**What is needed**
Your task is to copy the material exactly.

[Structured object records]
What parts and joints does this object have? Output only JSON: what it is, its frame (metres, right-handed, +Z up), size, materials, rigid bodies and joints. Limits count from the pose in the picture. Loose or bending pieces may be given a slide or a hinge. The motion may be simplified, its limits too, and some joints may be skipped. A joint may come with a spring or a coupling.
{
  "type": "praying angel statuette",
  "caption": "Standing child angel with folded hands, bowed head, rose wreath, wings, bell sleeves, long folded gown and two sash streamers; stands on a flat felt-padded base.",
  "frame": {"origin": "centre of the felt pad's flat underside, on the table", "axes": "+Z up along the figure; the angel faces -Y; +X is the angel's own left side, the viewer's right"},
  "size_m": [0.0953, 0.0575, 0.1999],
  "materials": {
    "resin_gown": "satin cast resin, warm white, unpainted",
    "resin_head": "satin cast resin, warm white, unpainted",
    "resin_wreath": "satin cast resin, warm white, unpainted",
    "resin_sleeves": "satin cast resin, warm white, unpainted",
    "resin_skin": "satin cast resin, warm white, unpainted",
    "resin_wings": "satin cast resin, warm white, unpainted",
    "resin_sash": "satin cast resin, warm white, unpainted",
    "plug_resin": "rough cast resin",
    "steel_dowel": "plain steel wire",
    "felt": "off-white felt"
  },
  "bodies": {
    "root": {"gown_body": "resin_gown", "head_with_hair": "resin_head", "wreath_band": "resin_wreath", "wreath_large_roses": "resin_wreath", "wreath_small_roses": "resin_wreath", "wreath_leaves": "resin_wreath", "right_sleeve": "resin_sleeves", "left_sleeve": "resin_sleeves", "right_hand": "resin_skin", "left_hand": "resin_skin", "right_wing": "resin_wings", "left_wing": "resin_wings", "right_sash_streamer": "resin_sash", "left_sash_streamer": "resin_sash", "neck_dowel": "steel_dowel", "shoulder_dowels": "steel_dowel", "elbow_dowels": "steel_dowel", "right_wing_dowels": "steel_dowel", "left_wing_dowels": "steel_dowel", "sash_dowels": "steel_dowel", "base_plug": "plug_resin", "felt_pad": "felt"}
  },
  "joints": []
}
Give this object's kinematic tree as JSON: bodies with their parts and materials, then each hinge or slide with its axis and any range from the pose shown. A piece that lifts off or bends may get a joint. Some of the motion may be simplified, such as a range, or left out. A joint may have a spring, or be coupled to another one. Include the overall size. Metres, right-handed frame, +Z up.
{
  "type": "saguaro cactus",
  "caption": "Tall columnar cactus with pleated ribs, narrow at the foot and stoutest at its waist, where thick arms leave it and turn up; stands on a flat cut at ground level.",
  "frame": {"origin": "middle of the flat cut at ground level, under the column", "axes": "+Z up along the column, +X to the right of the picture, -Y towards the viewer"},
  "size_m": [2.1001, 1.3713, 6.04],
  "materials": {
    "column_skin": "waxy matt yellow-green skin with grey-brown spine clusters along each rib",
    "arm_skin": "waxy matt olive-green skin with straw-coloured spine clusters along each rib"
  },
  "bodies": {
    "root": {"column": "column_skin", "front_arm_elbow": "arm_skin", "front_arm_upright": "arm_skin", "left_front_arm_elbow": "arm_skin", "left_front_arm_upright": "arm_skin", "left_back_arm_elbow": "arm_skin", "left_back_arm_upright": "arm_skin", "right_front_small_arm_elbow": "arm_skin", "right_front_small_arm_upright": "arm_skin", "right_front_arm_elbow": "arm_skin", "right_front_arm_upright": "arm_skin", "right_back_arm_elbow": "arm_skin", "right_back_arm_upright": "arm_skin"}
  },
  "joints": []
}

**Final result**
What parts and joints does this object have? Output only JSON: what it is, its frame (metres, right-handed, +Z up), size, materials, rigid bodies and joints. Limits count from the pose in the picture. Loose or bending pieces may be given a slide or a hinge. The motion may be simplified, its limits too, and some joints may be skipped. A joint may come with a spring or a coupling.
{
  "type": "praying angel statuette",
  "caption": "Standing child angel with folded hands, bowed head, rose wreath, wings, bell sleeves, long folded gown and two sash streamers; stands on a flat felt-padded base.",
  "frame": {"origin": "centre of the felt pad's flat underside, on the table", "axes": "+Z up along the figure; the angel faces -Y; +X is the angel's own left side, the viewer's right"},
  "size_m": [0.0953, 0.0575, 0.1999],
  "materials": {
    "resin_gown": "satin cast resin, warm white, unpainted",
    "resin_head": "satin cast resin, warm white, unpainted",
    "resin_wreath": "satin cast resin, warm white, unpainted",
    "resin_sleeves": "satin cast resin, warm white, unpainted",
    "resin_skin": "satin cast resin, warm white, unpainted",
    "resin_wings": "satin cast resin, warm white, unpainted",
    "resin_sash": "satin cast resin, warm white, unpainted",
    "plug_resin": "rough cast resin",
    "steel_dowel": "plain steel wire",
    "felt": "off-white felt"
  },
  "bodies": {
    "root": {"gown_body": "resin_gown", "head_with_hair": "resin_head", "wreath_band": "resin_wreath", "wreath_large_roses": "resin_wreath", "wreath_small_roses": "resin_wreath", "wreath_leaves": "resin_wreath", "right_sleeve": "resin_sleeves", "left_sleeve": "resin_sleeves", "right_hand": "resin_skin", "left_hand": "resin_skin", "right_wing": "resin_wings", "left_wing": "resin_wings", "right_sash_streamer": "resin_sash", "left_sash_streamer": "resin_sash", "neck_dowel": "steel_dowel", "shoulder_dowels": "steel_dowel", "elbow_dowels": "steel_dowel", "right_wing_dowels": "steel_dowel", "left_wing_dowels": "steel_dowel", "sash_dowels": "steel_dowel", "base_plug": "plug_resin", "felt_pad": "felt"}
  },
  "joints": []
}
Give this object's kinematic tree as JSON: bodies with their parts and materials, then each hinge or slide with its axis and any range from the pose shown. A piece that lifts off or bends may get a joint. Some of the motion may be simplified, such as a range, or left out. A joint may have a spring, or be coupled to another one. Include the overall size. Metres, right-handed frame, +Z up.
{
  "type": "saguaro cactus",
  "caption": "Tall columnar cactus with pleated ribs, narrow at the foot and stoutest at its waist, where thick arms leave it and turn up; stands on a flat cut at ground level.",
  "frame": {"origin": "middle of the flat cut at ground level, under the column", "axes": "+Z up along the column, +X to the right of the picture, -Y towards the viewer"},
  "size_m": [2.1001, 1.3713, 6.04],
  "materials": {
    "column_skin": "waxy matt yellow-green skin with grey-brown spine clusters along each rib",
    "arm_skin": "waxy matt olive-green skin with straw-coloured spine clusters along each rib"
  },
  "bodies": {
    "root": {"column": "column_skin", "front_arm_elbow": "arm_skin", "front_arm_upright": "arm_skin", "left_front_arm_elbow": "arm_skin", "left_front_arm_upright": "arm_skin", "left_back_arm_elbow": "arm_skin", "left_back_arm_upright": "arm_skin", "right_front_small_arm_elbow": "arm_skin", "right_front_small_arm_upright": "arm_skin", "right_front_arm_elbow": "arm_skin", "right_front_arm_upright": "arm_skin", "right_back_arm_elbow": "arm_skin", "right_back_arm_upright": "arm_skin"}
  },
  "joints": []
}